Income From Employment quite often (at least in Silicon Valley) includes bonuses, commissions and equity compensation. It is possible that portions of these W-2 items do not represent income available for support and should be excluded from support calculations. An easy example is a bonus or commission received after the date of separation, but earned during marriage. In this case the bonus is community property and part of property division, not income on which support is calculated. Another example is equity compensation (restricted stock or stock options), which is earned over a fixed period of time and is received in in installments at regular intervals. As this equity is part of the employee compensation, its value on the vest or exercise date is included into the W-2 income. How much of this amount is community property and how much is income available for support needs to be determined based on the terms of the particular stock grant(s).

Income From Investments is not always just interest and dividends, it can be capital gains or distributions from partnerships and S-corporations. These items usually need special analysis to determine whether any of them should be considered part of income available for support.

Income From a Business presents another challenge. Most businesses provide owners with what is euphemistically called “fringe benefits”. These are personal in nature expenses paid for the owner by his/her business and included as business expenses on the business’ tax returns. These fringe benefits need to be determined and their value needs to be included in income available for support.

The work on this assignment starts with the review of both parties’ Declarations of Disclosure which include Income and Expense Declaration and Schedules of Assets & Debts. Based on this review and input from the client and his/her attorney, an accountant will prepare a document request that may include all sorts of documents, from tax returns and pay checks to restricted stock grants and loan applications. If a business is involved, its bookkeeping records will be requested and analyzed.

Depending on the complexity of income streams and cooperation (or lack thereof ) of the opposing party, the discovery process to obtain all documents required for calculations may take several months.

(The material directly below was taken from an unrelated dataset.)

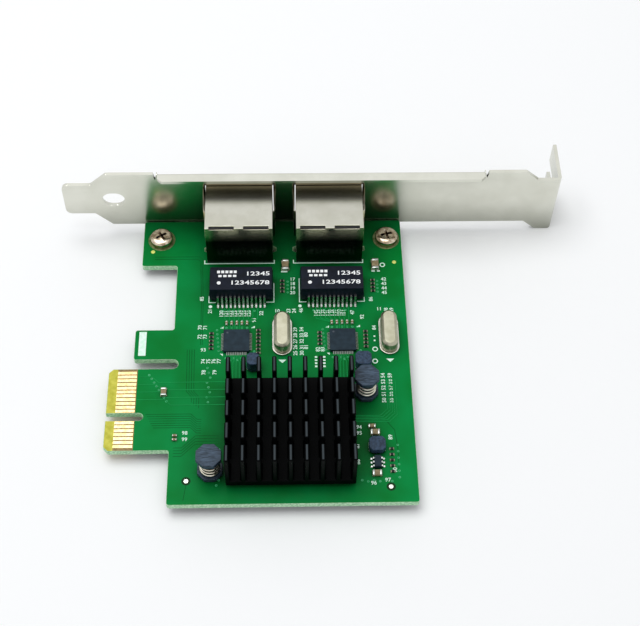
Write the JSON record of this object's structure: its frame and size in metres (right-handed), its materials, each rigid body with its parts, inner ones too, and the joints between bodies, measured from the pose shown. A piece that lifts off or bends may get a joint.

It is not unusual to go through several document requests in order to obtain a good understanding of the income streams and assemble all the information necessary for the calculations.

Sometimes the same information may be obtained from different sources or various documents can be used in conjunction to compensate for missing records. For example, if bookkeeping records for a business appear to be incomplete, an accountant may ask for statements from bank accounts in order to determine unrecorded business income and expenses.

Divorce litigation can be a slow process and quite often there may be a need to update income calculations, which requires new rounds of document requests.

Because of the need to review and analyze lots of documents which may come from various sources, there is no easy way to make income for support calculations quick. Cooperation of the income earner in the process is crucial. It also helps to introduce the forensic accountant to tax preparers and bookkeepers and allow them to communicate and work directly with each other early in the process, starting with assembling documents for the income analysis.